**GOAL:** Report, as a bare number, how many lines hold "axes".

====== DATA SHOWN

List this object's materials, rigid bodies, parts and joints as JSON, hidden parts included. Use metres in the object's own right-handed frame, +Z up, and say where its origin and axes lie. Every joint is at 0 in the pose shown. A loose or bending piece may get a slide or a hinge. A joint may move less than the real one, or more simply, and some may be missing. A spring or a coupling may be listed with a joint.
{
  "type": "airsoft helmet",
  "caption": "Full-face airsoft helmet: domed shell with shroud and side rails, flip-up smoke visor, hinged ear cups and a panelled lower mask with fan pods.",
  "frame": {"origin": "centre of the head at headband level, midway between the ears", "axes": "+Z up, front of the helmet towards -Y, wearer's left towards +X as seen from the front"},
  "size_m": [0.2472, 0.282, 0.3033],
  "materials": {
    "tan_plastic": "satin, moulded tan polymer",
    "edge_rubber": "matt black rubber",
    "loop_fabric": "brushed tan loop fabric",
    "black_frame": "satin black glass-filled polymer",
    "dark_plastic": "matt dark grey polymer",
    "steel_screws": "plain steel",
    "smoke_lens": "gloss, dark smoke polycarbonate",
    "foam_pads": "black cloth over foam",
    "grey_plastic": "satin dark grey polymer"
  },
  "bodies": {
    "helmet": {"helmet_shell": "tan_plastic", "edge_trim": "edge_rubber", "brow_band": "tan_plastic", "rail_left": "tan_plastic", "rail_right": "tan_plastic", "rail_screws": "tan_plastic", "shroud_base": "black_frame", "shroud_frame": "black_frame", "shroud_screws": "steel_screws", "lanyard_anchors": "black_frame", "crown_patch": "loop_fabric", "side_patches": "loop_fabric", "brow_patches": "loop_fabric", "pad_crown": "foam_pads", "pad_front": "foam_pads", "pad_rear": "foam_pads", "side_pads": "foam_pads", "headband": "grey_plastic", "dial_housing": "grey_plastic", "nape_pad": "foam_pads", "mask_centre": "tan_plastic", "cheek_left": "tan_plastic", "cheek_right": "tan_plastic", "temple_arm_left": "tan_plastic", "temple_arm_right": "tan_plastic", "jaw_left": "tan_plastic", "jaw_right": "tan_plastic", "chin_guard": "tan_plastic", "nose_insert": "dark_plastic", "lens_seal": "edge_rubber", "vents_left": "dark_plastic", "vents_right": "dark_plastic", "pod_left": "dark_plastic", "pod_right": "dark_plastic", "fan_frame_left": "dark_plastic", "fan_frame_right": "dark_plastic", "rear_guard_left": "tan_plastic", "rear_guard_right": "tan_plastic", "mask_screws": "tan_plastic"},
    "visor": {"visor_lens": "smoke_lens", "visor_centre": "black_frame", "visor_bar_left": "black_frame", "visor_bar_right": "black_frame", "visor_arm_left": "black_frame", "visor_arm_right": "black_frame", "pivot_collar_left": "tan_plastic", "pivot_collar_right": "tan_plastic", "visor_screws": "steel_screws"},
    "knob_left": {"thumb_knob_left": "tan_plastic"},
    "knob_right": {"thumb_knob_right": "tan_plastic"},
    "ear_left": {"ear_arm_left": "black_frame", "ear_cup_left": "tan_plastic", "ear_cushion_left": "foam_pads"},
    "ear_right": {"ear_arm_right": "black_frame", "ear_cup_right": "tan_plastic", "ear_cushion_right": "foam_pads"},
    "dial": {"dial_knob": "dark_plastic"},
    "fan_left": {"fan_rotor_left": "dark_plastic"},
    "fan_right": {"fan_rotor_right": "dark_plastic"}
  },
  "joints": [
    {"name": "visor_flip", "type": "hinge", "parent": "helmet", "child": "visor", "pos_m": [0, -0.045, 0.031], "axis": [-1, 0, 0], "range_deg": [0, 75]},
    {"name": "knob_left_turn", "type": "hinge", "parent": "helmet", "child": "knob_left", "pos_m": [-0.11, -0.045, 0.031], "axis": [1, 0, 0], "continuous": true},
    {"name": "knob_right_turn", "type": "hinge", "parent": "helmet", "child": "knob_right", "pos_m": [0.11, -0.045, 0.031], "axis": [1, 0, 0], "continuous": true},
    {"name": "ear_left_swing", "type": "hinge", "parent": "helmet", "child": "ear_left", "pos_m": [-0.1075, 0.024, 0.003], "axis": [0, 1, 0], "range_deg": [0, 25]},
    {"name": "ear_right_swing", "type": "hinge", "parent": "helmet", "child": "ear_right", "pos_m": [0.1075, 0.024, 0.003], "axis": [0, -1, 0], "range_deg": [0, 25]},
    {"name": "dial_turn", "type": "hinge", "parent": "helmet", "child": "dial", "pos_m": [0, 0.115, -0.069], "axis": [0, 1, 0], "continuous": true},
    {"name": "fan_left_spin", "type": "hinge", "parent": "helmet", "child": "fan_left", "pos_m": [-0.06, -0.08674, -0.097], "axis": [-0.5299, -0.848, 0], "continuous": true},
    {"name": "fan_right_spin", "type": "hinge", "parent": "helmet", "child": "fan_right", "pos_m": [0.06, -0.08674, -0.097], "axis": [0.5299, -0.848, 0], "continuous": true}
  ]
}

============

**FULL SOLUTION:** 2